### To do
Each line containing the word "bodies" must be collected.

### Source excerpt

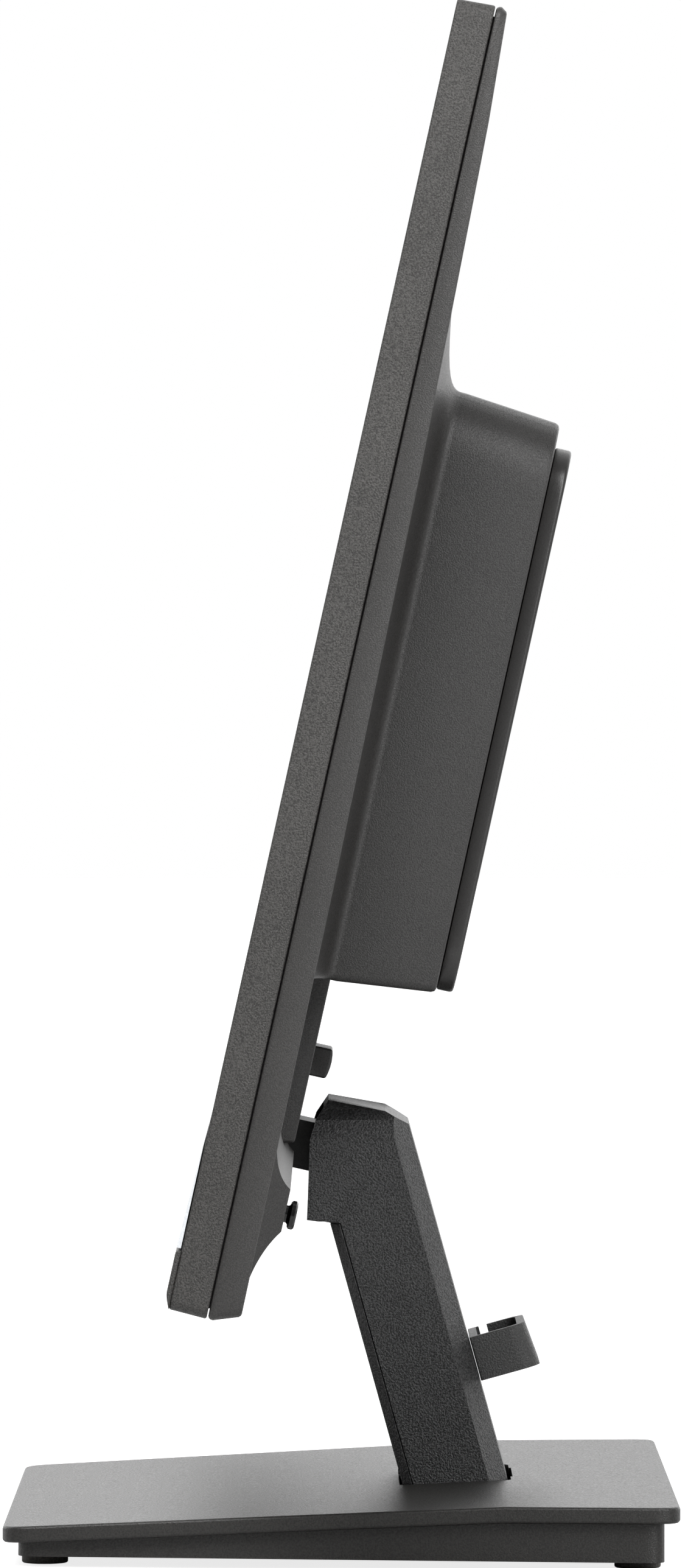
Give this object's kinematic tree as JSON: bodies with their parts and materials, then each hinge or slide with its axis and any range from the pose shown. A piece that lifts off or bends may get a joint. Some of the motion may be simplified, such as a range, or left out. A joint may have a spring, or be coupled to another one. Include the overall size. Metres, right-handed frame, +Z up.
{
  "type": "all-in-one computer",
  "caption": "All-in-one computer: flat screen body with a deep rear computer housing, tilting on a leaning neck above a heavy wedge-shaped base, with a cable clip behind the neck",
  "frame": {"origin": "centre of the base on the surface the computer stands on (centre of the bounding box, at its bottom)", "axes": "+X to the right of someone facing the back, along the screen's width; +Y backwards, away from the screen's front; +Z up"},
  "size_m": [0.541, 0.1746, 0.3946],
  "materials": {
    "grained_plastic": "coarse moulded grain",
    "fine_plastic": "fine moulded grain",
    "satin_plastic": "satin",
    "gloss_black": "polished",
    "black_steel": "black coated",
    "zinc_steel": "zinc plated",
    "cast_steel": "raw plate",
    "rubber": "matte",
    "screen_glass": "anti-glare",
    "white_sheet": "matte white",
    "clear_strip": "clear, pale",
    "circuit_board": "solder mask",
    "copper": "drawn tube",
    "aluminium": "extruded",
    "socket_metal": "plated",
    "dark_plastic": "matte"
  },
  "bodies": {
    "stand": {"base_top_cover": "fine_plastic", "base_tray": "grained_plastic", "base_weight_plate": "cast_steel", "base_screw": "zinc_steel", "foot_front_left": "rubber", "foot_front_right": "rubber", "foot_rear_left": "rubber", "foot_rear_right": "rubber", "neck_front_cover": "grained_plastic", "neck_rear_cover": "grained_plastic", "neck_frame": "zinc_steel", "hinge_washer_right": "zinc_steel", "hinge_washer_left": "zinc_steel", "cable_clip": "grained_plastic"},
    "display": {"front_bezel": "grained_plastic", "front_chin": "satin_plastic", "front_lens_strip": "clear_strip", "screen_panel": "screen_glass", "backlight_unit": "white_sheet", "back_cover": "fine_plastic", "rear_plate": "satin_plastic", "plate_screw_top_left": "black_steel", "plate_screw_top_right": "black_steel", "plate_screw_bottom_left": "black_steel", "plate_screw_bottom_right": "black_steel", "usb_socket_left": "socket_metal", "usb_socket_right": "socket_metal", "video_socket": "socket_metal", "network_socket": "socket_metal", "power_inlet": "dark_plastic", "panel_chassis": "zinc_steel", "hinge_bracket": "black_steel", "hinge_pin": "zinc_steel", "hinge_nut": "zinc_steel", "mainboard": "circuit_board", "processor_heat_sink": "aluminium", "heat_pipe": "copper", "memory_module": "circuit_board", "wireless_card": "socket_metal", "storage_drive": "aluminium", "power_board": "circuit_board", "fan_housing": "dark_plastic", "speaker_left": "dark_plastic", "speaker_right": "dark_plastic", "control_board": "circuit_board"},
    "fan": {"fan_rotor": "dark_plastic"},
    "rocker": {"stick_rocker": "dark_plastic"},
    "cradle": {"stick_cradle": "dark_plastic"},
    "stick": {"control_stick": "gloss_black"},
    "release": {"stand_release_button": "satin_plastic"}
  },
  "joints": [
    {"name": "display_tilt", "type": "hinge", "parent": "stand", "child": "display", "pos_m": [0, 0.004, 0.103], "axis": [1, 0, 0], "range_deg": [-9.5, 17.4]},
    {"name": "fan_spin", "type": "hinge", "parent": "display", "child": "fan", "pos_m": [0.116, 0.0304, 0.25529], "axis": [0, 0.9766, -0.2152], "continuous": true},
    {"name": "stick_up_down", "type": "hinge", "parent": "display", "child": "rocker", "pos_m": [0.205, -0.02223, 0.09875], "axis": [1, 0, 0], "range_deg": [-5, 5], "stiffness_Nm_per_rad": 0.02},
    {"name": "stick_left_right", "type": "hinge", "parent": "rocker", "child": "cradle", "pos_m": [0.205, -0.02223, 0.09875], "axis": [0, 0.2152, 0.9766], "range_deg": [-5, 5], "stiffness_Nm_per_rad": 0.02},
    {"name": "stick_press", "type": "slide", "parent": "cradle", "child": "stick", "axis": [0, -0.9766, 0.2152], "range_m": [0, 0.0005], "stiffness_N_per_m": 1500, "springref_m": -0.0003},
    {"name": "release_press", "type": "slide", "parent": "display", "child": "release", "axis": [0, -0.9766, 0.2152], "range_m": [0, 0.0025], "stiffness_N_per_m": 1200, "springref_m": -0.001}
  ]
}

### Solution for this problem
Give this object's kinematic tree as JSON: bodies with their parts and materials, then each hinge or slide with its axis and any range from the pose shown. A piece that lifts off or bends may get a joint. Some of the motion may be simplified, such as a range, or left out. A joint may have a spring, or be coupled to another one. Include the overall size. Metres, right-handed frame, +Z up.
  "bodies": {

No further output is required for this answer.